• **SET PROBLEM**
Look below for the line containing "Write part 2 of the OpenSCAD"; from there through the line containing "return skirt + low + cone + high", both lines included, please set down each line exactly and nothing else.
## Start
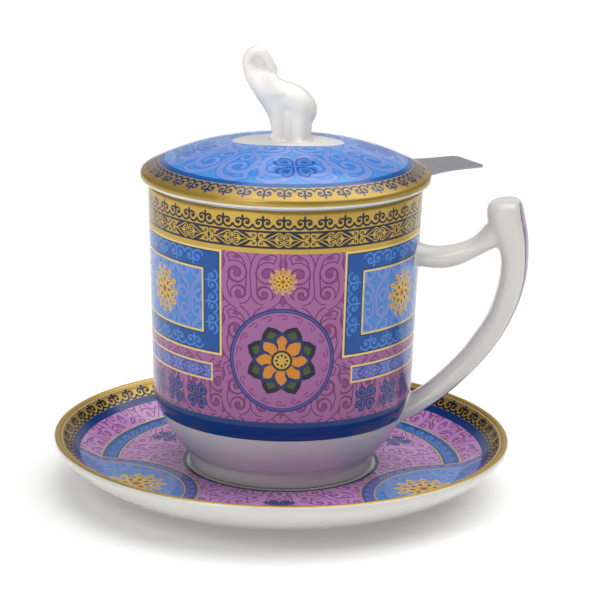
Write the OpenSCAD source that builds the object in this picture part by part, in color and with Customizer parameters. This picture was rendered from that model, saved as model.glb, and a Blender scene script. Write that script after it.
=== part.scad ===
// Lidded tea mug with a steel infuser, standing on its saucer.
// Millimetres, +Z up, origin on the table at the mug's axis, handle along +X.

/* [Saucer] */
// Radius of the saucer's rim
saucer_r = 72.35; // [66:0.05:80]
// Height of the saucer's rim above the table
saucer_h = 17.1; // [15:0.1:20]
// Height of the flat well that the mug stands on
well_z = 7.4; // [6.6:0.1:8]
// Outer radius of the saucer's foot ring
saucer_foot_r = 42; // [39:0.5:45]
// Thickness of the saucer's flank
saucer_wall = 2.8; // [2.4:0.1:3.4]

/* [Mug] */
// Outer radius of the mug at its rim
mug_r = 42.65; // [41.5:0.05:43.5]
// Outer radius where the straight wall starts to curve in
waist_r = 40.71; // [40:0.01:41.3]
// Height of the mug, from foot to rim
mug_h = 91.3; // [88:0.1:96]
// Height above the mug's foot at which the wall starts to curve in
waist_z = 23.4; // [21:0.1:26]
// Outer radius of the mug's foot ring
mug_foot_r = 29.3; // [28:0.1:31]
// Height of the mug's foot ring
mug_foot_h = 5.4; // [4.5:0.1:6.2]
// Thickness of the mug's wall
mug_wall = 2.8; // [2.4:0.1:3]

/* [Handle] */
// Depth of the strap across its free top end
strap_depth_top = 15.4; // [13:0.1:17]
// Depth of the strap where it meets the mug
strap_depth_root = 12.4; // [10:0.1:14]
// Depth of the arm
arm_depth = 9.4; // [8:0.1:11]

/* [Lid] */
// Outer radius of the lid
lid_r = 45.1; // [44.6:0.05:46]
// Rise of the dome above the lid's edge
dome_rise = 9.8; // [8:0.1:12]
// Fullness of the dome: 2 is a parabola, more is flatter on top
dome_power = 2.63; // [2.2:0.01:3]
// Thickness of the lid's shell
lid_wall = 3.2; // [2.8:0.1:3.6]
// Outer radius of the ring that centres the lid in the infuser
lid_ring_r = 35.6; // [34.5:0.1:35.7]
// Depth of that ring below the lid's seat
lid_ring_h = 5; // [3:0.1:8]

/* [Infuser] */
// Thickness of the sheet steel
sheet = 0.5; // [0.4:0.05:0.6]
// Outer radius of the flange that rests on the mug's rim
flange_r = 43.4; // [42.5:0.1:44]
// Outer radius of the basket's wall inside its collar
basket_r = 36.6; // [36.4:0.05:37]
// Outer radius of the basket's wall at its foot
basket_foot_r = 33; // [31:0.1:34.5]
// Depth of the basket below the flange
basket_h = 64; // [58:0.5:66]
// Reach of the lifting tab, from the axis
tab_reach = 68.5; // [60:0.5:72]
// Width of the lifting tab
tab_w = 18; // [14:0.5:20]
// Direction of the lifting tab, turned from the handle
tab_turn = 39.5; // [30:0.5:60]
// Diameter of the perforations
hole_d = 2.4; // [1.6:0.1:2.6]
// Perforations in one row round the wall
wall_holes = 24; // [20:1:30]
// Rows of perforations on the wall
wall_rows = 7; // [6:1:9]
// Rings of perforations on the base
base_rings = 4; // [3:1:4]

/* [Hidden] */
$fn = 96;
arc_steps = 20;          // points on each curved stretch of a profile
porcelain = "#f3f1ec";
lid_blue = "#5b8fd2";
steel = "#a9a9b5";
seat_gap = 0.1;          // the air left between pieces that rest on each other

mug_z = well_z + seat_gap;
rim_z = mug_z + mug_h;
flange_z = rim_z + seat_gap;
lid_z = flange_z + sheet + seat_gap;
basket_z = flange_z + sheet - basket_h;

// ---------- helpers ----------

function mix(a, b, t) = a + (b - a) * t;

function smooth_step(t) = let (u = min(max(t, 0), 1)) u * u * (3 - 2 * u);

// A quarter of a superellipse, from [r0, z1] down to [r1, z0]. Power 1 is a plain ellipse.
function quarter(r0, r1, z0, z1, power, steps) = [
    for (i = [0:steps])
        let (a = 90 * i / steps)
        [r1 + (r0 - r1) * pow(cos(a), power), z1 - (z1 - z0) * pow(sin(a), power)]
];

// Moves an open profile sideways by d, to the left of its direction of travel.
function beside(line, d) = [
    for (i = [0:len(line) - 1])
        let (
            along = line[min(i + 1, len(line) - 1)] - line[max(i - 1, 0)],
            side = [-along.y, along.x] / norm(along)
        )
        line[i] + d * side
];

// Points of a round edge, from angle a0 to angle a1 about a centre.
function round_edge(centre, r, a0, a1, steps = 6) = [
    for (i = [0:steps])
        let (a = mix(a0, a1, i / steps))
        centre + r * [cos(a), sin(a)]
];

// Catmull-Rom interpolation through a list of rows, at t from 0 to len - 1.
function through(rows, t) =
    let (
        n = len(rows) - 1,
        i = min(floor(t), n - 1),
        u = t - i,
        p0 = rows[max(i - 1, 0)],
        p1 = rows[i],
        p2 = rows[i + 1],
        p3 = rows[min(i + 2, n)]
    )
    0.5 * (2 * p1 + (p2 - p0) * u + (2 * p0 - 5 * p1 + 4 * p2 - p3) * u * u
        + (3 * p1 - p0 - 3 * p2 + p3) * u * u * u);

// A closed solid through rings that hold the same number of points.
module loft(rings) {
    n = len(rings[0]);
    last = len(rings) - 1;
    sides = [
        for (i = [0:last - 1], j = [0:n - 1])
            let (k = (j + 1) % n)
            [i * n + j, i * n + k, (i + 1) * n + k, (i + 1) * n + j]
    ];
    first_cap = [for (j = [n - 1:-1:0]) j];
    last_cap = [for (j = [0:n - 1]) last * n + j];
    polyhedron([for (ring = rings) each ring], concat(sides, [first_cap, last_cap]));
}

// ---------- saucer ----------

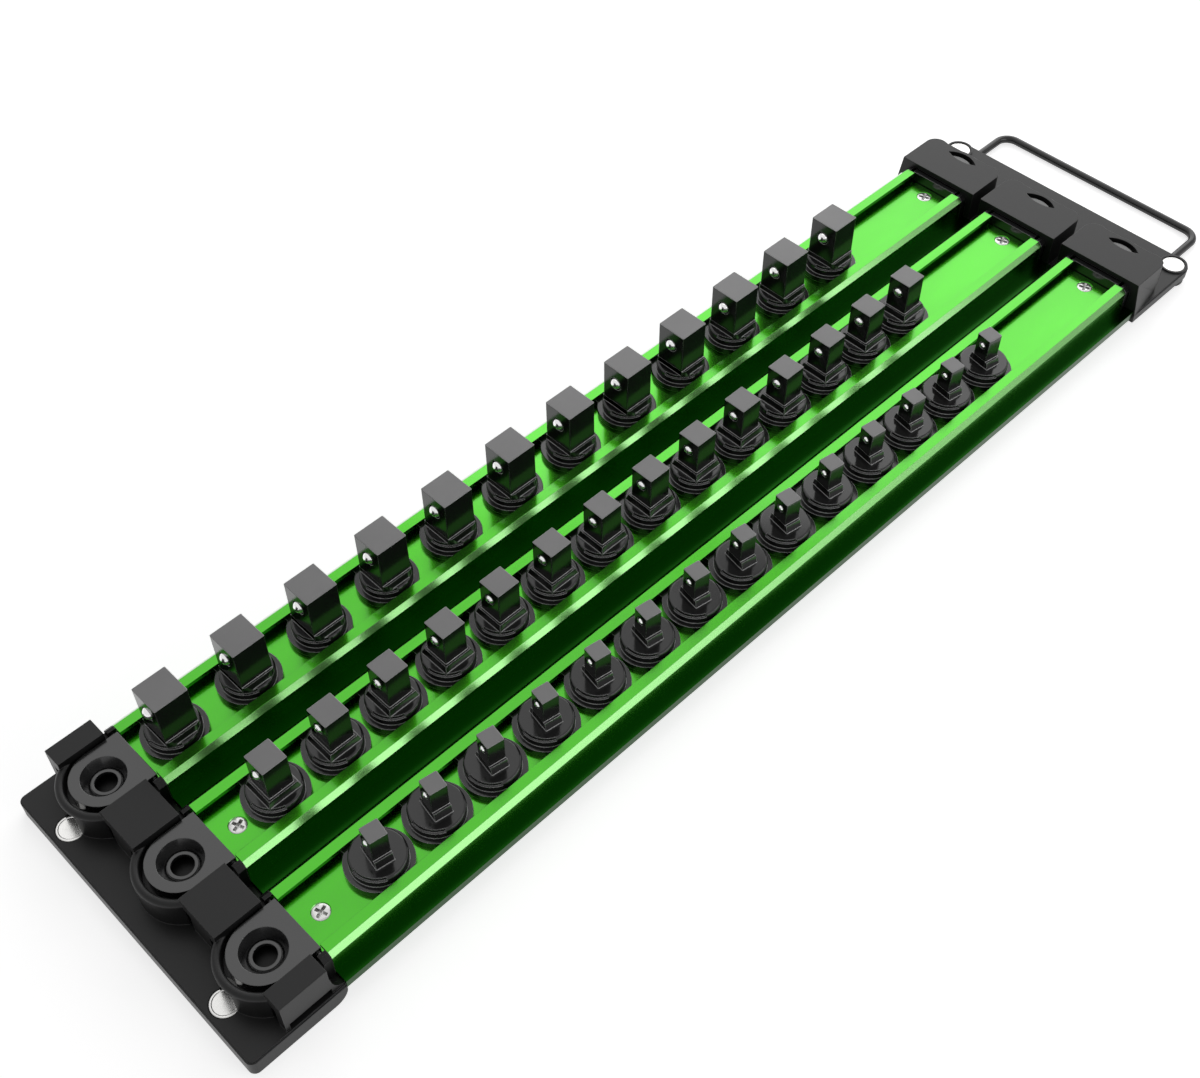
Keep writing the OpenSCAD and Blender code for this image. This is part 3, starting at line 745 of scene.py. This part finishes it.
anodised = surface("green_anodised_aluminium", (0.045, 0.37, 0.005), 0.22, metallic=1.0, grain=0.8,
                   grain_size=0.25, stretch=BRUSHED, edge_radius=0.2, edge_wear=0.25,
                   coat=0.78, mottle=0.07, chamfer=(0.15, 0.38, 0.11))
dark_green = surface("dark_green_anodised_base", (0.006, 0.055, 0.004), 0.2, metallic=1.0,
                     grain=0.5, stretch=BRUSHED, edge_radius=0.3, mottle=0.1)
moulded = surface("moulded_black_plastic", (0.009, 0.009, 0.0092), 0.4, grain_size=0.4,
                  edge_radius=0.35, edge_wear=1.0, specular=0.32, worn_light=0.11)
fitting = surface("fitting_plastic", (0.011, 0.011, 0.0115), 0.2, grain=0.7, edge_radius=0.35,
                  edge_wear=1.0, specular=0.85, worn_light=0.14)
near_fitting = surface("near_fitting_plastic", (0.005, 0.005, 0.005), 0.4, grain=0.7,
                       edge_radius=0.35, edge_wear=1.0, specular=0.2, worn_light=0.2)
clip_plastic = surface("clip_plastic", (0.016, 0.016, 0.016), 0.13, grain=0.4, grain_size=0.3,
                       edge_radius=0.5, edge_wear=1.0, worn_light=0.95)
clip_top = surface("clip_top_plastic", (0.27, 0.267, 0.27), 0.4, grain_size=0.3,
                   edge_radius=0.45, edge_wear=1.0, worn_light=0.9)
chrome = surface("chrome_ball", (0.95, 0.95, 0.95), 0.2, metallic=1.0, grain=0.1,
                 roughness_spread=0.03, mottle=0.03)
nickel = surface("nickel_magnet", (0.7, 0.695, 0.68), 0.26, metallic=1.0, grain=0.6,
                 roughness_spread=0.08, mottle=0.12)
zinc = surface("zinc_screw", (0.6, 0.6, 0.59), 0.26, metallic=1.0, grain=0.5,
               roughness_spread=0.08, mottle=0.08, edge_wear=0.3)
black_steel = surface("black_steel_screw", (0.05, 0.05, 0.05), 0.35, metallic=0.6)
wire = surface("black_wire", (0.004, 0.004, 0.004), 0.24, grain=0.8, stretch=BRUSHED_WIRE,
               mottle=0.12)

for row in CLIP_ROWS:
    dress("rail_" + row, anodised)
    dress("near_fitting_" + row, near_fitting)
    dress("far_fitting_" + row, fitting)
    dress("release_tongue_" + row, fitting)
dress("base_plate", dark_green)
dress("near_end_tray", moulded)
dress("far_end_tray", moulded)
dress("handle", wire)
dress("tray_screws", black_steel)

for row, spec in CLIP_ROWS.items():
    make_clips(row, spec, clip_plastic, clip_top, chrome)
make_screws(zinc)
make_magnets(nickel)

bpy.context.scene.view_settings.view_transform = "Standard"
## End
## Start
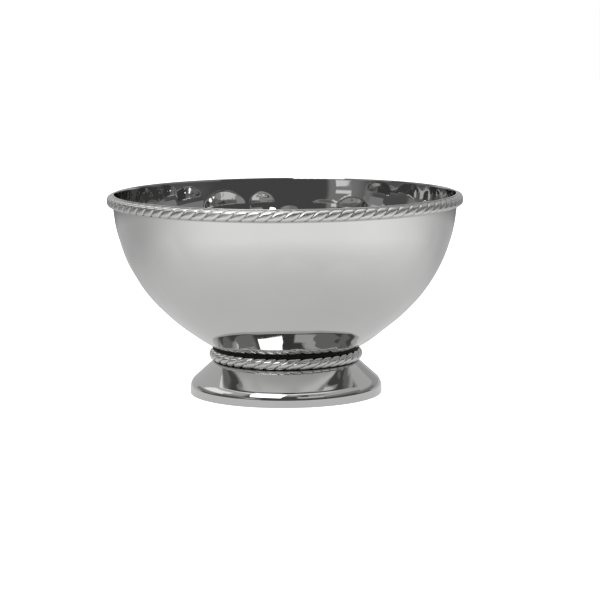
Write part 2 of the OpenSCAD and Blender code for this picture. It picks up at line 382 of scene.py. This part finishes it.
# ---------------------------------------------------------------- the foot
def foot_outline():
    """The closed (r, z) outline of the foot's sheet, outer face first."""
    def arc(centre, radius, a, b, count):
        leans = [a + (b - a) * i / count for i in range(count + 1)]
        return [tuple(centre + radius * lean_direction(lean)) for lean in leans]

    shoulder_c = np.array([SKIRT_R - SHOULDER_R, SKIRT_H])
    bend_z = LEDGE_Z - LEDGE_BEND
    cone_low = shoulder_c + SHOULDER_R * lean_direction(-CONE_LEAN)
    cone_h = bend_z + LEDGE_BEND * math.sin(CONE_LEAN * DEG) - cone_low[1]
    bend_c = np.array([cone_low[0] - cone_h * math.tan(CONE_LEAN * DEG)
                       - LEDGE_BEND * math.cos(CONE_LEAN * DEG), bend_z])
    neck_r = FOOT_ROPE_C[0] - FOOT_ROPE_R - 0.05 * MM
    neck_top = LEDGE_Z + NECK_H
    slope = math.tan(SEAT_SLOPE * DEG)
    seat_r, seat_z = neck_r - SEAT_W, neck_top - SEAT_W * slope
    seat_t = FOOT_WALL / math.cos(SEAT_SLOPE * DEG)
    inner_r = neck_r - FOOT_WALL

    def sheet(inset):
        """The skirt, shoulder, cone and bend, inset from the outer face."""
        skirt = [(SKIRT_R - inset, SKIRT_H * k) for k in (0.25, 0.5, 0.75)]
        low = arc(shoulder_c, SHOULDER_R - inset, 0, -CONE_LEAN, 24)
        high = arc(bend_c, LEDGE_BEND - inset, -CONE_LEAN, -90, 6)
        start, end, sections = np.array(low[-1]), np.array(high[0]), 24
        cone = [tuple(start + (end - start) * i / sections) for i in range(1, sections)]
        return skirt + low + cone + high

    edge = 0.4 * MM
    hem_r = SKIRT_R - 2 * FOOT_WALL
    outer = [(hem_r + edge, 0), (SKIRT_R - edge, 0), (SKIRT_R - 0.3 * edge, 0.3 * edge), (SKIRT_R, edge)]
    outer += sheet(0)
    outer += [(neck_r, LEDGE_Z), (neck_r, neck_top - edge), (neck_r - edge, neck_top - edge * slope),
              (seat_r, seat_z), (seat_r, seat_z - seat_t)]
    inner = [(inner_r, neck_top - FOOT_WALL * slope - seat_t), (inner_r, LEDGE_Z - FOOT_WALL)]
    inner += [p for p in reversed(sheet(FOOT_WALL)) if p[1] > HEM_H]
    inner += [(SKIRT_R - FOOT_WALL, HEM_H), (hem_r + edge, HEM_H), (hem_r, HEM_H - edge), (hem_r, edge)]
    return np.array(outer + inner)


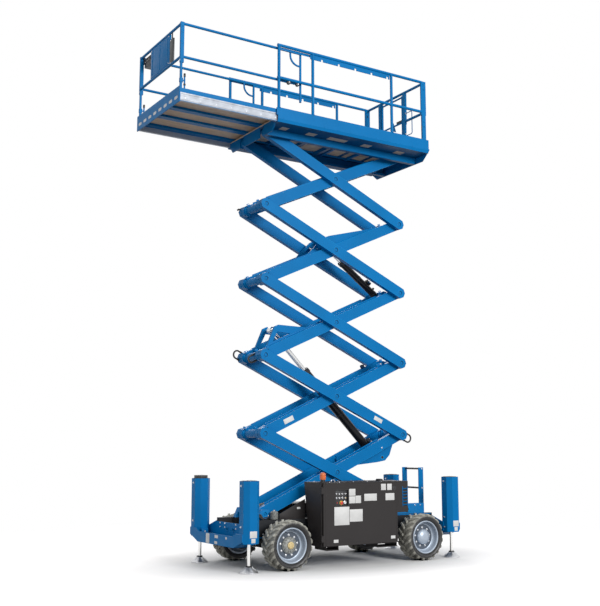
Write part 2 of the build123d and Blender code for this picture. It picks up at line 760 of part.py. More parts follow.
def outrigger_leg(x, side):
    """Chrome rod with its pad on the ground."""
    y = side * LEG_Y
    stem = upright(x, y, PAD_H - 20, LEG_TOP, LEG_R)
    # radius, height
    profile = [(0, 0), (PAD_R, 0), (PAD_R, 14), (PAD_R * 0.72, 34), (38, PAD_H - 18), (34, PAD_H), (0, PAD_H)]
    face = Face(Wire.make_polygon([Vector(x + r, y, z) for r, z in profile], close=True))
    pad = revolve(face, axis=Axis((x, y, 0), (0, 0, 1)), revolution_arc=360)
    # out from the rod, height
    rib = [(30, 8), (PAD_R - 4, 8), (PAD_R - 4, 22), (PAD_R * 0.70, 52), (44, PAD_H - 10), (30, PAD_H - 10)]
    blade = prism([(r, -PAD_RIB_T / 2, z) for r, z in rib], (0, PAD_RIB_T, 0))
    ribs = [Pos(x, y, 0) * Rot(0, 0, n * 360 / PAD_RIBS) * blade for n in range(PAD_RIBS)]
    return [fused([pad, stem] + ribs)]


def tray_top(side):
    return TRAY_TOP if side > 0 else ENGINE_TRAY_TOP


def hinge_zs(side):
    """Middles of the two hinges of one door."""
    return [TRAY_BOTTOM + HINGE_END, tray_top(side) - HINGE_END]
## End
• **THE ANSWER**
Write part 2 of the OpenSCAD and Blender code for this picture. It picks up at line 382 of scene.py. This part finishes it.
# ---------------------------------------------------------------- the foot
def foot_outline():
    """The closed (r, z) outline of the foot's sheet, outer face first."""
    def arc(centre, radius, a, b, count):
        leans = [a + (b - a) * i / count for i in range(count + 1)]
        return [tuple(centre + radius * lean_direction(lean)) for lean in leans]

    shoulder_c = np.array([SKIRT_R - SHOULDER_R, SKIRT_H])
    bend_z = LEDGE_Z - LEDGE_BEND
    cone_low = shoulder_c + SHOULDER_R * lean_direction(-CONE_LEAN)
    cone_h = bend_z + LEDGE_BEND * math.sin(CONE_LEAN * DEG) - cone_low[1]
    bend_c = np.array([cone_low[0] - cone_h * math.tan(CONE_LEAN * DEG)
                       - LEDGE_BEND * math.cos(CONE_LEAN * DEG), bend_z])
    neck_r = FOOT_ROPE_C[0] - FOOT_ROPE_R - 0.05 * MM
    neck_top = LEDGE_Z + NECK_H
    slope = math.tan(SEAT_SLOPE * DEG)
    seat_r, seat_z = neck_r - SEAT_W, neck_top - SEAT_W * slope
    seat_t = FOOT_WALL / math.cos(SEAT_SLOPE * DEG)
    inner_r = neck_r - FOOT_WALL

    def sheet(inset):
        """The skirt, shoulder, cone and bend, inset from the outer face."""
        skirt = [(SKIRT_R - inset, SKIRT_H * k) for k in (0.25, 0.5, 0.75)]
        low = arc(shoulder_c, SHOULDER_R - inset, 0, -CONE_LEAN, 24)
        high = arc(bend_c, LEDGE_BEND - inset, -CONE_LEAN, -90, 6)
        start, end, sections = np.array(low[-1]), np.array(high[0]), 24
        cone = [tuple(start + (end - start) * i / sections) for i in range(1, sections)]
        return skirt + low + cone + high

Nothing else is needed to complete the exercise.